If the second outcome is desired, the question then becomes how is the first President chosen. From a politically realistic point of view, this can only be either the current PM or someone chosen by the present regime. While the predictable howls can already be heard to such a suggestion, including from the demonstrably incompetent policy makers in ANZ and their academic advisers,there is no basis for thinking that the current regime will simply step aside while an unsympathetic President is chosen-by whom?
Further, Fiji desperately needs a President who is in a position to keep the military away from the process of forming a government after the election. As things stand, only the military can do this. If the ANZ governments had any sense at all, instead of maintaining stupid and ineffective sanctions, now is the moment to start to persuade PM Bainimarama and his senior colleagues that the greatest role they can perform for Fiji is to put effective controls in place that would reduce the future role of the military in the nation's politics.
Many democratic countries have faced a similar dilemma, of needing a soldier to contain the political involvement of soldiers when there is no other realistic, as distinct from romantic idealistic, alternative.
So if there is to be a President, it is up to Samy and others to state publicly how the first President will be chosen and by whom. Far beter an overt agenda than a covert one.

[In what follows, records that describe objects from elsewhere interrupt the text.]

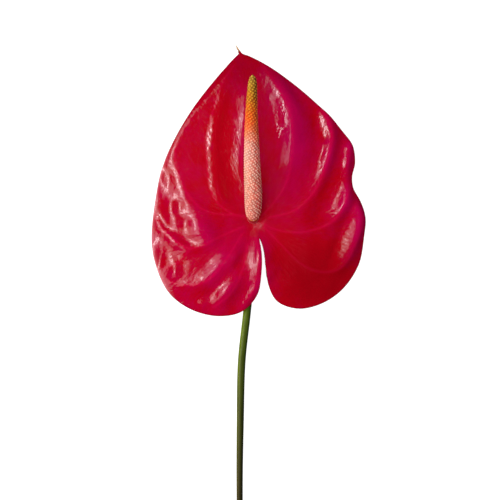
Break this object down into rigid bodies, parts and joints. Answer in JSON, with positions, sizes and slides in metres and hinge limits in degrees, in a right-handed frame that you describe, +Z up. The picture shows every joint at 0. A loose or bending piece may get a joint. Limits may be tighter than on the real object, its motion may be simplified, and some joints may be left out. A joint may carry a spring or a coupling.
{
  "type": "cut anthurium stem",
  "caption": "Cut anthurium lying face up: a heart-shaped folded spathe with a notched base and a drip tip, a leaning spadix covered in florets, and a long bare peduncle.",
  "frame": {"origin": "middle of the flower's box in plan, on the surface it lies on", "axes": "+Y from the cut end of the peduncle to the spathe's tip, +Z up out of the spathe's face, +X to the right seen from above"},
  "size_m": [0.1204, 0.4032, 0.0419],
  "materials": {
    "peduncle": "smooth green flower stalk, satin",
    "spathe": "waxy crimson bract, glossy",
    "spadix": "fleshy florets, salmon to ochre, matte"
  },
  "bodies": {
    "root": {"peduncle": "peduncle", "spathe": "spathe", "spadix": "spadix"}
  },
  "joints": []
}
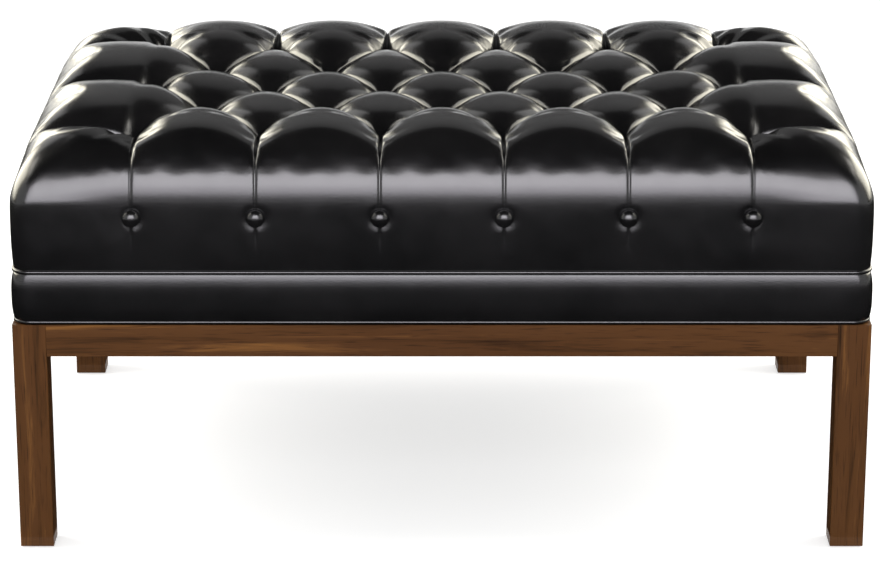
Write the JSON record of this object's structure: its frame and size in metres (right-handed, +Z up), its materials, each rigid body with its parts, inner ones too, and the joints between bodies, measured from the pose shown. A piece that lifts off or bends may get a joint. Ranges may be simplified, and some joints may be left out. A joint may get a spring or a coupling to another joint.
{
  "type": "tufted footstool",
  "caption": "Rectangular footstool with a deep diamond-tufted leather top and a plain leather border on a square-legged wooden base.",
  "frame": {"origin": "on the floor under the middle of the footstool", "axes": "+X along the length to the right, +Y from front to back, +Z up"},
  "size_m": [0.9166, 0.6126, 0.459],
  "materials": {
    "black_leather": "semi-gloss black leather",
    "walnut": "satin walnut stain",
    "frame_wood": "bare plywood and hardwood",
    "foam": "open-cell foam",
    "cambric": "black woven dust cover",
    "twine": "waxed tufting twine",
    "steel": "zinc-plated steel",
    "plastic": "dark moulded nylon"
  },
  "bodies": {
    "root": {"tufted_cover": "black_leather", "top_buttons": "black_leather", "front_buttons": "black_leather", "back_buttons": "black_leather", "left_buttons": "black_leather", "right_buttons": "black_leather", "upper_welt": "black_leather", "lower_welt": "black_leather", "border_band": "black_leather", "foam_core": "foam", "tufting_twines": "twine", "twine_toggles": "plastic", "deck": "frame_wood", "deck_screws": "steel", "frame_rail_front": "frame_wood", "frame_rail_back": "frame_wood", "frame_rail_left": "frame_wood", "frame_rail_right": "frame_wood", "frame_braces": "frame_wood", "frame_corner_blocks": "frame_wood", "dust_cover": "cambric", "leg_front_left": "walnut", "leg_front_right": "walnut", "leg_back_left": "walnut", "leg_back_right": "walnut", "apron_front": "walnut", "apron_back": "walnut", "apron_left": "walnut", "apron_right": "walnut", "base_corner_blocks": "walnut", "corner_block_screws": "steel", "top_mounting_screws": "steel", "foot_glides": "plastic"}
  },
  "joints": []
}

Role of the military said…
It is interesting to note the increasing number of people who supported this junta and its illegal takeover of a legitimate government, now realise that the same military could turn on them in the future? And what a surprise - they now want the military controlled and out of the picture? You can't have it both ways. Supporting the military coup and the bainimarama junta will eventually be seen for what it was and is - a very very serious mistake for the future of Fiji. Democracy, prosperity and progress will never come to any country by thuggery and guns. Sadly, Fiji is going to learn a long hard lesson by not having the courage to stand up against this junta - or even worse in the case of some - profiting from it?
Give me a Break said…
desmond: Has it ever crossed your mind that the Constitutional commission and the constitutional process were set in place, without any external promptings or pressure, by this very same military regime? Just so that the regime manipulate it?; and for what purpose? Your's is the illogic of those who argue that God created human beings so that he could later punish them and send them to hell. Accept it, a coup has happened, a process is in place and there is a point in making submission even if it to say to hell with the regime. Wishful thinking and blogging won't change a word of it.
Anonymous said…
John Sami why you have not proposed immunity for us in RFMF when you supported us in 2006?
Anonymous said…
Yes what i also notice is that they expect all things flowing from the commission are determined it won't apply to them! All the standards they expect, all the fairness they expect, all the accountability...none applies to them as they want immunity for past, for now and forever. I accepyt many coups have happende and if the perpetrators were all gaoled there would not be any more. Your wishful thinking that because a military regime tells you after 'their new consistitution' there won't be any more coups, is just as amusing.